I would want to remind them that the likes of Martin Luther and John Calvin were bold enough to leave the cobweb-ridden Roman Catholic workshop and take to the road in the sixteenth century. Were they wrong to do so? And I would gently remind them that, much more recently, some evangelical Pharisee-types poured scorn on the Pentecostal Revival and, more recently still, the Charismatic Renewal—and died in their workshops, still loved by God, but missing out.
Becoming a journeyman is not an easy decision. It’s not as secure a lifestyle as that of the workshop, and you’re never quite sure where your next port of call will be. But it’s worth it for the adventure of travelling, the thrill of seeing new spiritual places and a satisfying sense of progress. It’s pilgrimage of the very best kind! But I still value the contribution of those in the workshop, whose guardianship of the old tools sometimes comes in useful. Out on the road you can follow a light which, far from being divine, turns out to be like the waving lamp of wreckers luring ships onto the rocks to plunder them. That’s why I keep popping back into the workshop myself. I check the standard systematic theologies and revered works of evangelical doctrine. But then I start to miss the fresh air, and I’m off on the road again.

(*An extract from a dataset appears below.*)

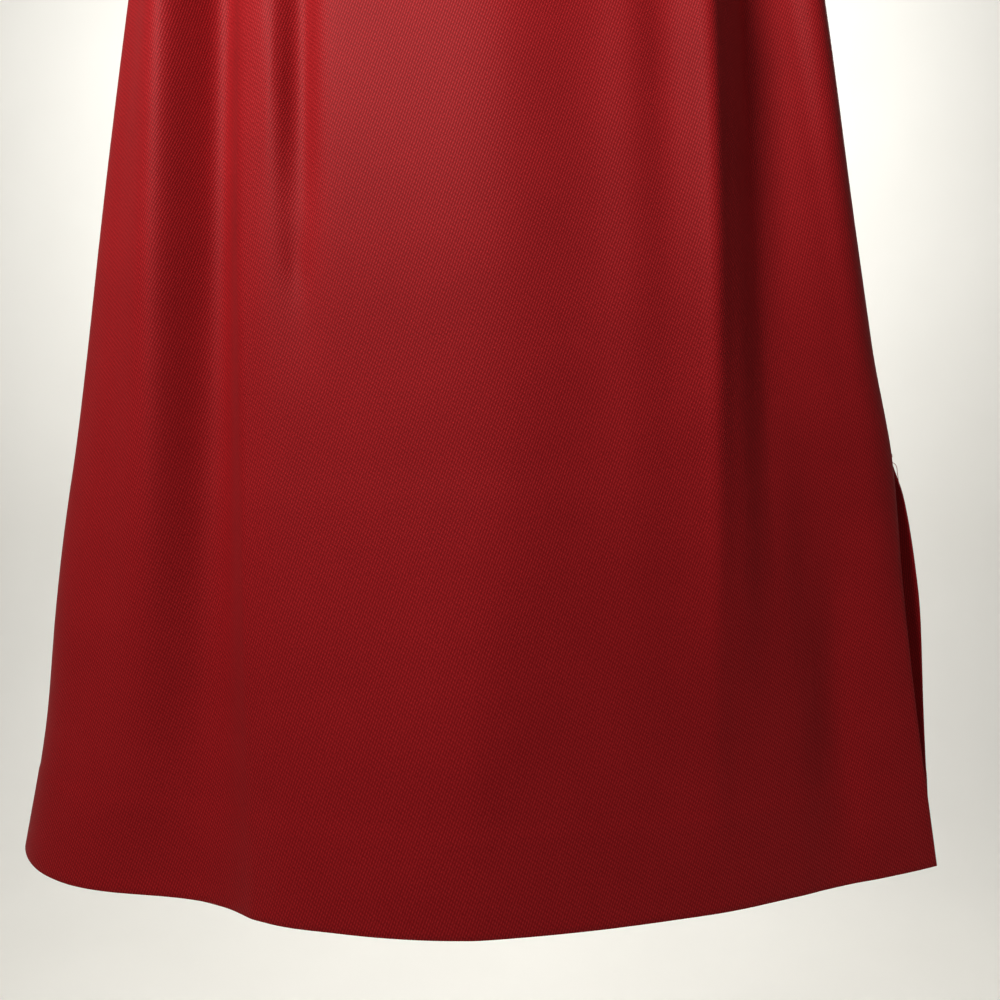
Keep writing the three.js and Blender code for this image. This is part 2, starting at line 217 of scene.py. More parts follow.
def front_points(angle, drop):
    """Points of the front's outer face. The angle runs from 0 at the left edge to pi at the right one."""
    share = -np.cos(angle)
    x = share * np.where(share < 0, section("left", drop), section("right", drop))
    opened = np.where(share < 0, 0, smooth_step(OPEN_FROM, OPEN_BY, drop))
    power, root = (lerp(closed, open_one, opened) for closed, open_one in zip(CLOSED_EDGE, OPEN_EDGE))
    bulge = np.maximum(0, 1 - np.abs(share) ** power) ** root
    edge = lerp(section("left_edge", drop), section("right_edge", drop), (share + 1) / 2)
    y = edge - section("front", drop) * bulge - folded(True, x, share, drop) - SEAM_GAP / 2
    return np.stack([x, y, height_at(share, drop)], -1)


def back_points(angle, drop):
    """Points of the back's outer face. The angle runs from 0 at the right edge to pi at the left one."""
    share = np.cos(angle)
    x = share * np.where(share < 0, section("left", drop), section("back_right", drop))
    left, right = section("left_edge", drop), section("back_edge", drop)
    bulge = np.sqrt(np.maximum(0, 1 - share**2))
    edge = lerp(left, right, (share + 1) / 2)
    depth = section("back", drop) - (left + right) / 2
    y = edge + depth * bulge + folded(False, x, share, drop) + SEAM_GAP / 2
    return np.stack([x, y, height_at(share, drop)], -1)


# Small creases of the front in millimetres: a place, a half width across, a half length down, how far the
# line leans to the right per unit down, and a height.
CREASES = table(
    "x drop across down lean height",
    (-87, 318, 5, 16, 0.05, -1.6),
    (-86, 235, 5, 60, 0.02, -1.7),
    (-99, 240, 5, 60, 0.03, 1.7),
    (46, 350, 3, 7, 0.8, -0.5),
    (133, 560, 12, 60, 0.02, -1.5),
    (176, 520, 12, 90, -0.05, 1.6),
    (196, 590, 9, 50, 0.1, -1.2),
    (-60, 470, 26, 90, 0.05, -0.8),
    (-205, 380, 9, 80, -0.1, -1.2),
    (-127, 380, 7, 240, 0.02, -2.4),
    (-113.5, 390, 4, 250, 0.02, 1.5),
    (117, 290, 4, 190, 0.015, 1.4),
    (127, 290, 5, 190, 0.015, -1.8),
    (155, 500, 17, 115, 0.06, 5),
    (186, 500, 18, 110, 0.02, -3),
)

# Darts, as the share of a panel's width where each is sewn, and how they are pressed.
FRONT_DARTS = (0.29, 0.71)
BACK_DART = 0.48
DART_LENGTH = 95 * MM
DART_DEPTH = 0.6 * MM
DART_WIDTH = 0.8 * MM
DART_COLUMNS = (-1.6, -0.8, 0, 0.8, 1.6)
DART_CLEAR = 2.2

# How the cloth is laid out as a grid, and how its edges turn in.
CLOTH_STEP = 3.2 * MM
ACROSS_STEPS = 720
ROLL = 0.65 * MM
ROLL_STEPS = 4
TURN_STEPS = 5
PROBE = 0.05 * MM
TUCK = 0.75 * MM
HEM_RIDGE = 0.3 * MM
HEM_STEP = 2 * MM
BAND_EDGE = 2.8 * MM


def unit(vectors):
    return vectors / np.maximum(np.linalg.norm(vectors, axis=-1, keepdims=True), 1e-12)


def arc_lengths(points):
    return np.concatenate([[0], np.cumsum(np.linalg.norm(np.diff(points, axis=0), axis=1))])


def sizes():
    return bpy.context.scene.skirt_sizes


def colours():
    return bpy.context.scene.skirt_colours


def creased(x, drop):
    """How far the small creases lift the front at each x."""
    lift = np.zeros_like(x)
    for crease in CREASES:
        down = drop - crease["drop"] * MM
        across = (x - crease["x"] * MM - crease["lean"] * down) / (crease["across"] * MM)
        lift += crease["height"] * MM * np.exp(-(across**2) - (down / (crease["down"] * MM)) ** 2)
    return lift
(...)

I long for workshoppers and journeymen to remain open to each other, instead of viewing each other as a threat. Surely Christians, of all people, should be able to sit down together and debate in a frank yet charitable manner some of the new ideas out there?
Sadly, the tendency is to become, instead, reductionist and bitter, declaring ‘All journeymen are sinister heretics!’ or ‘All workshoppers are stuck in a rut so broad that it’s a grave!’ when neither is remotely true. We end up too often like the British and German troops in the First World War, crouching in our trenches, from where we lob grenades at each other. These days the grenades travel via YouTube or Facebook, and they serve only to hurt and kill, which is not the Spirit of Jesus.
Some, I suppose, would see this article as another such missile. It’s certainly not intended to be. See it, if you can, as an invitation to truce-talks.